By Adam Ganucheau/NEMS Daily Journal
TUPELO – As the influenza outbreak spreads, Northeast Mississippi health officials and residents are taking extra precautions to ensure that the outbreak doesn’t become an epidemic.
Doctors say elderly adults and children are the most likely to come down with the illness.
“We are seeing significantly more influenza in the geriatric population this year,” Tupelo geriatric specialist Dr. Ashley Harris said. “The particular flu strain that we are observing appears to be associated with more severe illness across all ages.”
While children are a high risk group, the Tupelo Public School District has not been hit as hard as the elderly, boasting a 96 percent attendance rate – something school officials say is unusually high this time of year.
While Tupelo’s school system is mostly full, so is North Mississippi Medical Center’s emergency room.
“Since the holidays we have had a significant increase in medical patients, many of which have been flu-related,” said NMMC President Steve Altmiller. “Emergency department visits have routinely exceeded 300 patients a day, compared to our average of 230 to 250 patients per day throughout 2012. Our urgent care clinics have been up 15 to 18 percent in visits over the same period last year.”
In light of the increased visits, NMMC has changed its visitor policies to decrease the spread of flu and flu-like symptoms, limiting visitors to one per patient at a time. And the hospital is not alone in this precautionary action.
“We are limiting and even discouraging visitors at this time,” said Tupelo Nursing and Rehabilitation Center Executive Director Lisa Hosford. “Additionally, we have made it mandatory for all staff and visitors that come in contact with patients to wear masks.”

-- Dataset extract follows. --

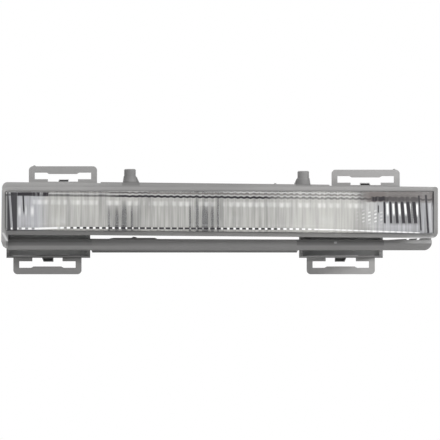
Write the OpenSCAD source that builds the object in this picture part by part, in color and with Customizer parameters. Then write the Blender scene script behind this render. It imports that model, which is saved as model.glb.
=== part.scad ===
// Daytime running light for a car bumper: a long lamp with a fluted clear lens, five reflector
// cells, a lower rail, four snap loops and two locating pegs.
// The lens faces -Y, the length runs along X and +Z is up. The origin is on the axis of the left
// locating peg, where its clear round shank meets the ribbed foot.
// Seen from above, the front is one arc that starts square to Y at the left end and sweeps back
// to the right. The flat inner parts lie along the chord of that arc.

/* [Housing] */
// Overall length of the lamp, end to end
lamp_length = 290; // [284:1:296]
// Distance from the left end to the left locating peg
peg_from_end = 85.5; // [83:0.5:88]
// Radius of the front arc, seen from above
front_r = 760; // [720:10:840]
// Depth from the lens face to the locating pegs
peg_setback = 20; // [19:0.5:22]
// Depth of the housing behind the chord of the front arc
body_depth = 26; // [25:0.5:29]
// Wall of the housing
wall = 2.4; // [2:0.1:2.8]
// Height that the housing top loses from the left end to the right end
top_drop = 3.3; // [2:0.1:4]
// Radius of the corner at the top left of the housing
body_corner_r = 3.8; // [3:0.1:4.5]
// Distance that the left side leans in from its foot to the top
side_lean = 0.45; // [0.2:0.05:0.7]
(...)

Doctors are still advising people that it is not too late to get a flu shot. Though the flu shot is the most effective way to prevent infection, it is not foolproof.
“I did get the flu shot but I still came down with the flu,” said Saltillo resident Missy Ford, who was diagnosed with flu on Wednesday. “It didn’t feel like the flu at all because I wasn’t running a fever or aching. I thought it was bronchitis, but the doctor said it was flu. I was really surprised.”
Nearly 130 million doses of flu vaccine were distributed this year, and at least 112 million have been used. Vaccine is still available, but supplies may have run low in some locations, officials said.
The outbreak has raised questions about how long prescription medications like Tamiflu can remain stocked in area pharmacies.
“Right now, we have plenty of Tamiflu, but we still are out of one cough medicine,” Fred’s pharmacist Eddie Armstrong said. “If we do have a shortage of Tamiflu, we have an effective plan in place.”
Armstrong said his pharmacy has run out of the drug in previous years, and it was handled accordingly.